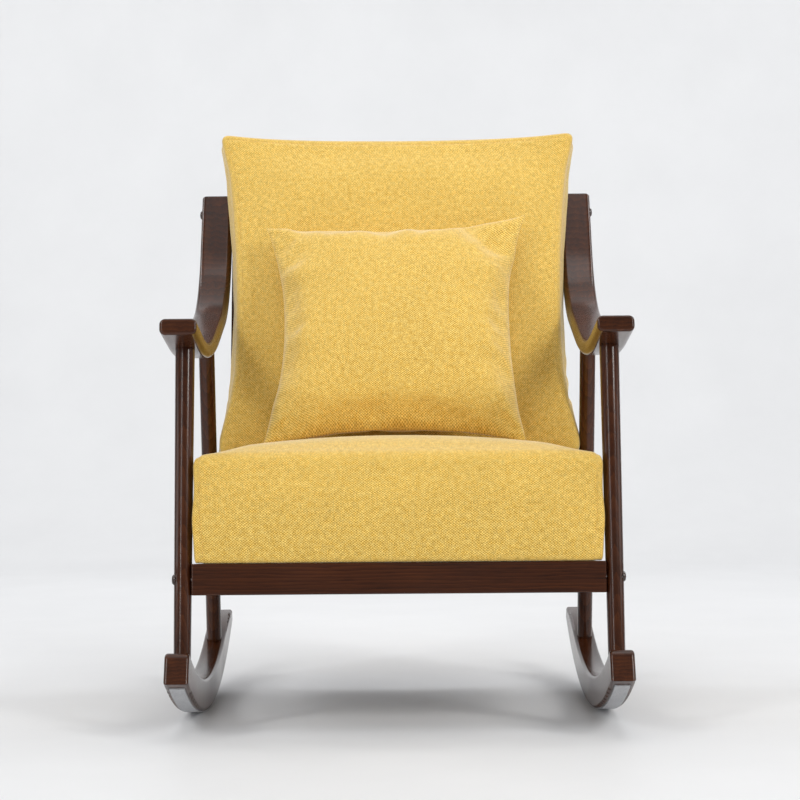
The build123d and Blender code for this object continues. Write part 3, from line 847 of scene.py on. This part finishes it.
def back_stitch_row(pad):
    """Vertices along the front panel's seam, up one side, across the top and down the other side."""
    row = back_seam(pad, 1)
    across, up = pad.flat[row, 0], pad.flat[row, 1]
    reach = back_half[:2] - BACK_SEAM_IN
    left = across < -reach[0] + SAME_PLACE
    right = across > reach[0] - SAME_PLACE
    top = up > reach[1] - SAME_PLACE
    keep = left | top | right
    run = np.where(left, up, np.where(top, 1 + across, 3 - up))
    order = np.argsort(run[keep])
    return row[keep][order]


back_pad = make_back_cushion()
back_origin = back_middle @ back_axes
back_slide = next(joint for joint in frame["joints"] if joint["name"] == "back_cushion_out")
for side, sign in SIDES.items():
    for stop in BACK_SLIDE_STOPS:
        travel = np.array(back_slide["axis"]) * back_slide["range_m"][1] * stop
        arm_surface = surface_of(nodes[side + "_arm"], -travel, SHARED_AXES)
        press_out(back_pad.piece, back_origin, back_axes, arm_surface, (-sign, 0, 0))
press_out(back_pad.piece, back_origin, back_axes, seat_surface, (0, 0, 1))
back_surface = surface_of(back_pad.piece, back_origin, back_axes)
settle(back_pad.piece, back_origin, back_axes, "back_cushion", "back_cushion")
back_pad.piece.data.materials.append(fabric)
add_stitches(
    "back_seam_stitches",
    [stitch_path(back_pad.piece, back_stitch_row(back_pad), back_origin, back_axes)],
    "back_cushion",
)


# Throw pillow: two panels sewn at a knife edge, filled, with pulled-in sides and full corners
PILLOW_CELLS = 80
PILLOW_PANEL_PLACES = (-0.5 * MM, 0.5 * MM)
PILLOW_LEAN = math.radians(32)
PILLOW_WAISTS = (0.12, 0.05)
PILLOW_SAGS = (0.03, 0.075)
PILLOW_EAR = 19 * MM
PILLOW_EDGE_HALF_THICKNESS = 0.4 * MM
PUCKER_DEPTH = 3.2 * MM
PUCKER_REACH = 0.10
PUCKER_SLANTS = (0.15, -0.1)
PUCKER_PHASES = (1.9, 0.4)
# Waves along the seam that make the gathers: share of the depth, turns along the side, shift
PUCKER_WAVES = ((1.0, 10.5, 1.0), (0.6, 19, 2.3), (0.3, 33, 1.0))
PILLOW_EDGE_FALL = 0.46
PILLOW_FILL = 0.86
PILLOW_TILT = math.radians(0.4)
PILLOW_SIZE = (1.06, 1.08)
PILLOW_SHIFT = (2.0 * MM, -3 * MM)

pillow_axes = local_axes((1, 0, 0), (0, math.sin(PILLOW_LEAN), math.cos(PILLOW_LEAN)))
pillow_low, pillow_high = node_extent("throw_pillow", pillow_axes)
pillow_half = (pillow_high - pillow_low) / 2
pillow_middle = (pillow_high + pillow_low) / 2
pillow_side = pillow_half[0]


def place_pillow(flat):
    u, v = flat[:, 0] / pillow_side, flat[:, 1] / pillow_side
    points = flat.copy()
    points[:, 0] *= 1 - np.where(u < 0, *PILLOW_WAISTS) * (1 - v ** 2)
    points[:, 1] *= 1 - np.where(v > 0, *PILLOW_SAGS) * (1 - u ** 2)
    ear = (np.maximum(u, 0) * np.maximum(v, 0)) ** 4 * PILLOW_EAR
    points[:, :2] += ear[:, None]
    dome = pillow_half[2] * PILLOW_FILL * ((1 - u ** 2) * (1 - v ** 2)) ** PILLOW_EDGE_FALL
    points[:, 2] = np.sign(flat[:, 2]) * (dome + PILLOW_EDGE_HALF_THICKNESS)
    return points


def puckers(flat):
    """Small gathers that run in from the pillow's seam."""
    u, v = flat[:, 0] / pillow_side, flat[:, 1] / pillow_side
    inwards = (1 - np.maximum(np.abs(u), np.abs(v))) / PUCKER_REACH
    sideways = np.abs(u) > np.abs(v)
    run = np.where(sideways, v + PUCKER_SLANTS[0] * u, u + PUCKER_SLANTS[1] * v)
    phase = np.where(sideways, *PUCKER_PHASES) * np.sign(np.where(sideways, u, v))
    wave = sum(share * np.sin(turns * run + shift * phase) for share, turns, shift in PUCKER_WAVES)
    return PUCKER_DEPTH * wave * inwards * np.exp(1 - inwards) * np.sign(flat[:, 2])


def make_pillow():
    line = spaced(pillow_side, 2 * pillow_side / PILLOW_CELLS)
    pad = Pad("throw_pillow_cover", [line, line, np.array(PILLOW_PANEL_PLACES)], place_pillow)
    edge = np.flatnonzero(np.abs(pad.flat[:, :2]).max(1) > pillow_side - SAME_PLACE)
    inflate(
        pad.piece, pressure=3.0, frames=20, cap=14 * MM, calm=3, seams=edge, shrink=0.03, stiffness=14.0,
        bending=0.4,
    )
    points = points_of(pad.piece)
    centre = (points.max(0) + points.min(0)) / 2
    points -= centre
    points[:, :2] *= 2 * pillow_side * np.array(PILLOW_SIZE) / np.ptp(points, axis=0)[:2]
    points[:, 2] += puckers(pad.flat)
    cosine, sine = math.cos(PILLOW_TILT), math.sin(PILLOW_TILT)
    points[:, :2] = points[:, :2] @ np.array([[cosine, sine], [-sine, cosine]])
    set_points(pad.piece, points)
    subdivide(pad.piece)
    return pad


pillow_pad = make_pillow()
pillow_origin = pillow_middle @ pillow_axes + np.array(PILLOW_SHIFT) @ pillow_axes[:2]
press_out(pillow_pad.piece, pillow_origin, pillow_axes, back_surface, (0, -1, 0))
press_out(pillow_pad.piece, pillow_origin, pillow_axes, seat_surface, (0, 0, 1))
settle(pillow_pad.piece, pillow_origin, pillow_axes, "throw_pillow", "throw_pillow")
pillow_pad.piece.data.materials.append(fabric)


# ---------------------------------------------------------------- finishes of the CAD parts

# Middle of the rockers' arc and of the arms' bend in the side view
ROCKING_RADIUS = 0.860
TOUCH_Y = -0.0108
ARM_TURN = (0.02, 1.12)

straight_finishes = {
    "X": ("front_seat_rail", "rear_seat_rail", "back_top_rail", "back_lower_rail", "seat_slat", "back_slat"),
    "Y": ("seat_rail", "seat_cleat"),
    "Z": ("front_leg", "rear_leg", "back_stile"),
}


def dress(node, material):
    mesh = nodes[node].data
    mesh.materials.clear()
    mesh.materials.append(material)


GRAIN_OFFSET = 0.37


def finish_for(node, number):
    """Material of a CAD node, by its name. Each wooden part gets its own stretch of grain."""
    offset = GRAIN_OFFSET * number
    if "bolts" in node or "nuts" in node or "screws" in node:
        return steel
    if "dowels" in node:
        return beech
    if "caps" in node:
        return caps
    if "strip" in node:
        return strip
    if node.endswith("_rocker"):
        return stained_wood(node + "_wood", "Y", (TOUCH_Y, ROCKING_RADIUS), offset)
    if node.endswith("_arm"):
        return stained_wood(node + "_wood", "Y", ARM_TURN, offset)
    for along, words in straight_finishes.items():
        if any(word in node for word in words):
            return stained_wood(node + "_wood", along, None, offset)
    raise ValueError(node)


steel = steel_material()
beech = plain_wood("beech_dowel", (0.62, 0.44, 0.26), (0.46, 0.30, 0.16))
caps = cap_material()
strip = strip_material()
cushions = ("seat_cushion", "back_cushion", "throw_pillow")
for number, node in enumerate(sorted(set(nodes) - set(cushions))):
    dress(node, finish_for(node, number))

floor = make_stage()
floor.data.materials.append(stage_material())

→ WHAT YOU NEED TO DO
Quote every line of the data, word for word.

→ EXERCISE SOLUTION
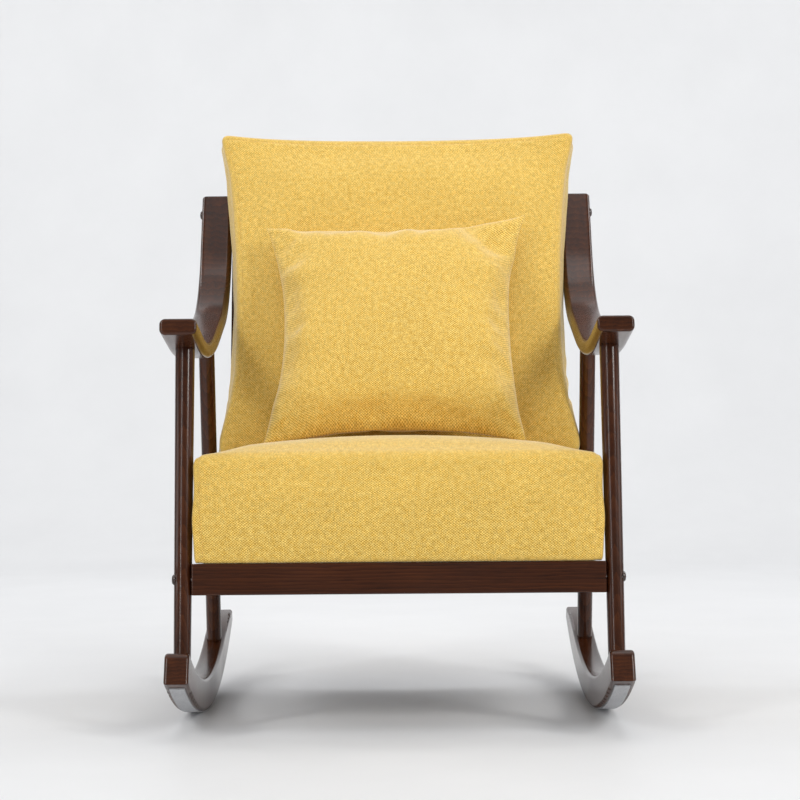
The build123d and Blender code for this object continues. Write part 3, from line 847 of scene.py on. This part finishes it.
def back_stitch_row(pad):
    """Vertices along the front panel's seam, up one side, across the top and down the other side."""
    row = back_seam(pad, 1)
    across, up = pad.flat[row, 0], pad.flat[row, 1]
    reach = back_half[:2] - BACK_SEAM_IN
    left = across < -reach[0] + SAME_PLACE
    right = across > reach[0] - SAME_PLACE
    top = up > reach[1] - SAME_PLACE
    keep = left | top | right
    run = np.where(left, up, np.where(top, 1 + across, 3 - up))
    order = np.argsort(run[keep])
    return row[keep][order]


back_pad = make_back_cushion()
back_origin = back_middle @ back_axes
back_slide = next(joint for joint in frame["joints"] if joint["name"] == "back_cushion_out")
for side, sign in SIDES.items():
    for stop in BACK_SLIDE_STOPS:
        travel = np.array(back_slide["axis"]) * back_slide["range_m"][1] * stop
        arm_surface = surface_of(nodes[side + "_arm"], -travel, SHARED_AXES)
        press_out(back_pad.piece, back_origin, back_axes, arm_surface, (-sign, 0, 0))
press_out(back_pad.piece, back_origin, back_axes, seat_surface, (0, 0, 1))
back_surface = surface_of(back_pad.piece, back_origin, back_axes)
settle(back_pad.piece, back_origin, back_axes, "back_cushion", "back_cushion")
back_pad.piece.data.materials.append(fabric)
add_stitches(
    "back_seam_stitches",
    [stitch_path(back_pad.piece, back_stitch_row(back_pad), back_origin, back_axes)],
    "back_cushion",
)


# Throw pillow: two panels sewn at a knife edge, filled, with pulled-in sides and full corners
PILLOW_CELLS = 80
PILLOW_PANEL_PLACES = (-0.5 * MM, 0.5 * MM)
PILLOW_LEAN = math.radians(32)
PILLOW_WAISTS = (0.12, 0.05)
PILLOW_SAGS = (0.03, 0.075)
PILLOW_EAR = 19 * MM
PILLOW_EDGE_HALF_THICKNESS = 0.4 * MM
PUCKER_DEPTH = 3.2 * MM
PUCKER_REACH = 0.10
PUCKER_SLANTS = (0.15, -0.1)
PUCKER_PHASES = (1.9, 0.4)
# Waves along the seam that make the gathers: share of the depth, turns along the side, shift
PUCKER_WAVES = ((1.0, 10.5, 1.0), (0.6, 19, 2.3), (0.3, 33, 1.0))
PILLOW_EDGE_FALL = 0.46
PILLOW_FILL = 0.86
PILLOW_TILT = math.radians(0.4)
PILLOW_SIZE = (1.06, 1.08)
PILLOW_SHIFT = (2.0 * MM, -3 * MM)

pillow_axes = local_axes((1, 0, 0), (0, math.sin(PILLOW_LEAN), math.cos(PILLOW_LEAN)))
pillow_low, pillow_high = node_extent("throw_pillow", pillow_axes)
pillow_half = (pillow_high - pillow_low) / 2
pillow_middle = (pillow_high + pillow_low) / 2
pillow_side = pillow_half[0]


def place_pillow(flat):
    u, v = flat[:, 0] / pillow_side, flat[:, 1] / pillow_side
    points = flat.copy()
    points[:, 0] *= 1 - np.where(u < 0, *PILLOW_WAISTS) * (1 - v ** 2)
    points[:, 1] *= 1 - np.where(v > 0, *PILLOW_SAGS) * (1 - u ** 2)
    ear = (np.maximum(u, 0) * np.maximum(v, 0)) ** 4 * PILLOW_EAR
    points[:, :2] += ear[:, None]
    dome = pillow_half[2] * PILLOW_FILL * ((1 - u ** 2) * (1 - v ** 2)) ** PILLOW_EDGE_FALL
    points[:, 2] = np.sign(flat[:, 2]) * (dome + PILLOW_EDGE_HALF_THICKNESS)
    return points


def puckers(flat):
    """Small gathers that run in from the pillow's seam."""
    u, v = flat[:, 0] / pillow_side, flat[:, 1] / pillow_side
    inwards = (1 - np.maximum(np.abs(u), np.abs(v))) / PUCKER_REACH
    sideways = np.abs(u) > np.abs(v)
    run = np.where(sideways, v + PUCKER_SLANTS[0] * u, u + PUCKER_SLANTS[1] * v)
    phase = np.where(sideways, *PUCKER_PHASES) * np.sign(np.where(sideways, u, v))
    wave = sum(share * np.sin(turns * run + shift * phase) for share, turns, shift in PUCKER_WAVES)
    return PUCKER_DEPTH * wave * inwards * np.exp(1 - inwards) * np.sign(flat[:, 2])


def make_pillow():
    line = spaced(pillow_side, 2 * pillow_side / PILLOW_CELLS)
    pad = Pad("throw_pillow_cover", [line, line, np.array(PILLOW_PANEL_PLACES)], place_pillow)
    edge = np.flatnonzero(np.abs(pad.flat[:, :2]).max(1) > pillow_side - SAME_PLACE)
    inflate(
        pad.piece, pressure=3.0, frames=20, cap=14 * MM, calm=3, seams=edge, shrink=0.03, stiffness=14.0,
        bending=0.4,
    )
    points = points_of(pad.piece)
    centre = (points.max(0) + points.min(0)) / 2
    points -= centre
    points[:, :2] *= 2 * pillow_side * np.array(PILLOW_SIZE) / np.ptp(points, axis=0)[:2]
    points[:, 2] += puckers(pad.flat)
    cosine, sine = math.cos(PILLOW_TILT), math.sin(PILLOW_TILT)
    points[:, :2] = points[:, :2] @ np.array([[cosine, sine], [-sine, cosine]])
    set_points(pad.piece, points)
    subdivide(pad.piece)
    return pad


pillow_pad = make_pillow()
pillow_origin = pillow_middle @ pillow_axes + np.array(PILLOW_SHIFT) @ pillow_axes[:2]
press_out(pillow_pad.piece, pillow_origin, pillow_axes, back_surface, (0, -1, 0))
press_out(pillow_pad.piece, pillow_origin, pillow_axes, seat_surface, (0, 0, 1))
settle(pillow_pad.piece, pillow_origin, pillow_axes, "throw_pillow", "throw_pillow")
pillow_pad.piece.data.materials.append(fabric)


# ---------------------------------------------------------------- finishes of the CAD parts

# Middle of the rockers' arc and of the arms' bend in the side view
ROCKING_RADIUS = 0.860
TOUCH_Y = -0.0108
ARM_TURN = (0.02, 1.12)

straight_finishes = {
    "X": ("front_seat_rail", "rear_seat_rail", "back_top_rail", "back_lower_rail", "seat_slat", "back_slat"),
    "Y": ("seat_rail", "seat_cleat"),
    "Z": ("front_leg", "rear_leg", "back_stile"),
}


def dress(node, material):
    mesh = nodes[node].data
    mesh.materials.clear()
    mesh.materials.append(material)


GRAIN_OFFSET = 0.37


def finish_for(node, number):
    """Material of a CAD node, by its name. Each wooden part gets its own stretch of grain."""
    offset = GRAIN_OFFSET * number
    if "bolts" in node or "nuts" in node or "screws" in node:
        return steel
    if "dowels" in node:
        return beech
    if "caps" in node:
        return caps
    if "strip" in node:
        return strip
    if node.endswith("_rocker"):
        return stained_wood(node + "_wood", "Y", (TOUCH_Y, ROCKING_RADIUS), offset)
    if node.endswith("_arm"):
        return stained_wood(node + "_wood", "Y", ARM_TURN, offset)
    for along, words in straight_finishes.items():
        if any(word in node for word in words):
            return stained_wood(node + "_wood", along, None, offset)
    raise ValueError(node)


steel = steel_material()
beech = plain_wood("beech_dowel", (0.62, 0.44, 0.26), (0.46, 0.30, 0.16))
caps = cap_material()
strip = strip_material()
cushions = ("seat_cushion", "back_cushion", "throw_pillow")
for number, node in enumerate(sorted(set(nodes) - set(cushions))):
    dress(node, finish_for(node, number))

floor = make_stage()
floor.data.materials.append(stage_material())